The geometry was simulated before I had settled on the 180 degree throat bend, but the rest of the geometry matches the final design. The wave fronts heave well inside the frequency range I intend to use the horn (up to 300Hz). At 460Hz we start to see mode formation in the mouth bend, and the wave fronts are somewhat rough even at 355Hz near the mouth. This is to be expected. Adding a lumped parameter driver model to the horn, we get the on- and off-axis results shown below (2m distance). There are no great peaks or dips in the working range. 

FEA simulation

Rear Wall

But the horn will not be flush mounted in a wall. The mouth will be about 1.25m in front of the rear wall. The SPL in this case is shown below. There is about 5dB loss in bhe low frequencies due to the rear wall reflection. 

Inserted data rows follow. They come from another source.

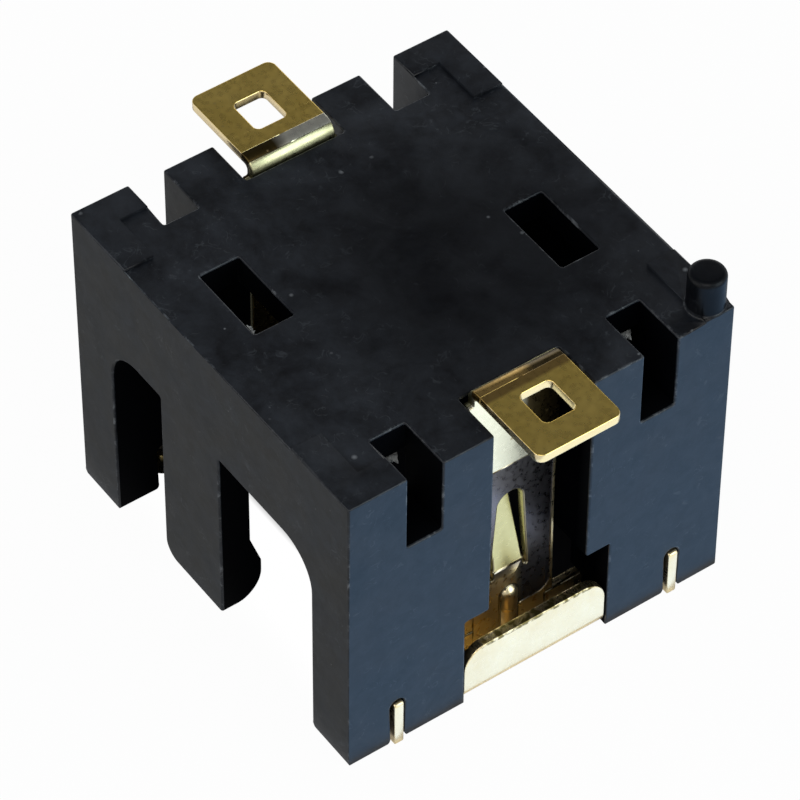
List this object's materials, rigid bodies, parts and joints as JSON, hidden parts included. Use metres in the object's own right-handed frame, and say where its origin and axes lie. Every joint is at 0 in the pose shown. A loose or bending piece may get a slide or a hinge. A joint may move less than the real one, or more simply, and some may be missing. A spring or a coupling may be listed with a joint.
{
  "type": "coin cell holder",
  "caption": "Board-mount holder that grips a short round cell lying on its side between two stamped spring contacts, with snap latches and a locating peg.",
  "frame": {"origin": "middle of the feet, at the open side that the cell is pushed in through", "axes": "+X along the cell towards the contact beside the locating peg, +Y across the holder towards the peg's side, +Z from the feet to the side that lies on the board"},
  "size_m": [0.0186, 0.0144, 0.0135],
  "materials": {
    "housing_plastic": "black glass-filled plastic, satin as moulded",
    "contact_metal": "gold-plated spring sheet, bright with fine rolling marks"
  },
  "bodies": {
    "root": {"housing": "housing_plastic", "positive_contact": "contact_metal", "negative_contact": "contact_metal"}
  },
  "joints": []
}
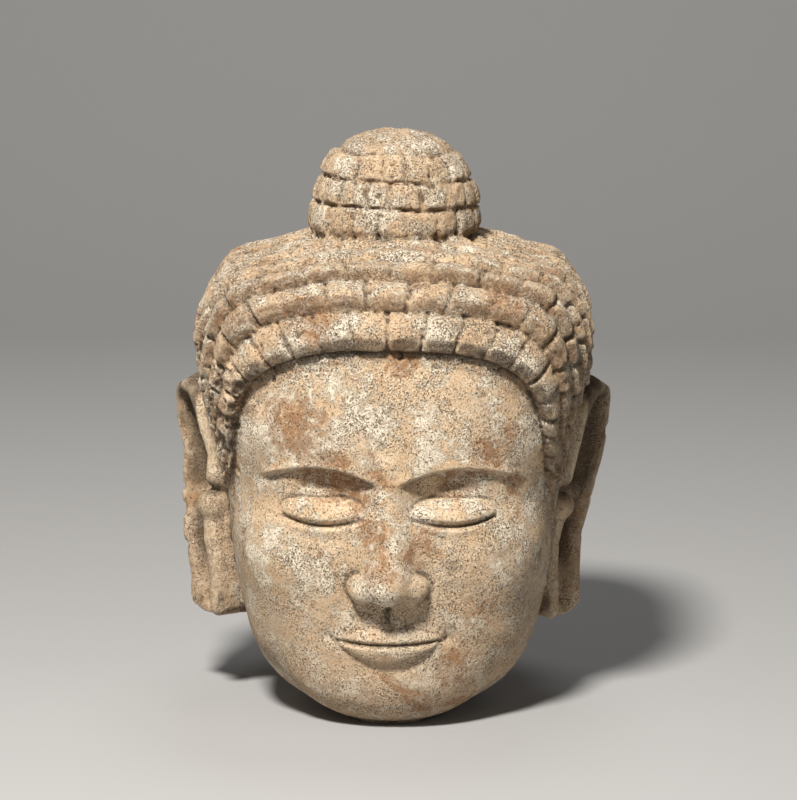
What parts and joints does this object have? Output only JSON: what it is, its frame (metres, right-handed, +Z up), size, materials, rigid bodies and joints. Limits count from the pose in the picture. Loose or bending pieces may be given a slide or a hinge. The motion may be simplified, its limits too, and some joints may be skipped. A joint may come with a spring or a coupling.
{
  "type": "carved stone head",
  "caption": "Weathered stone head with a calm face, closed eyes, long slit ear lobes, hair in rows of square-cut curls and a topknot, standing on its broken neck",
  "frame": {"origin": "centre of the bounding box in plan, on the flat broken underside of the neck that the head stands on", "axes": "the face looks along -Y, +Z is up, and X runs from ear to ear"},
  "size_m": [0.2292, 0.2254, 0.3],
  "materials": {
    "weathered_stone": "matte"
  },
  "bodies": {
    "root": {"head": "weathered_stone"}
  },
  "joints": []
}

Listening position SPL with rear wall

The reason can be seen in the throat impedance, which is much more peaky compared to the flush mounted condition:


Throat impedance with rear wall

And the reason for this is the effect of the rear wall reflection on the radition impedance.

Radiation impedance with rear wall

There isn't really any practical way around this. Possible solutions would be

  1. Knock a hole in the wall and flush mount the horn
  2. Make the horn mouth a lot bigger
  3. Move the bend nearer the mouth
  4. Build a baffle in the room, effectively making a partition

None of these are very practical for me. In addition comes the complication of room modes, which I will return to later. However, there is an option that could be worth investigating: making the reflection weaker, for instance by using a Helmholtz resonator near the rear wall, under the horn (this was the reason for the space underneath the horn). I will investigate this using a scale model. Possibly an active solution could help too. But regardless of this, an impedance matched driver will give the smoothest possible response in any situation, so this must be implemented.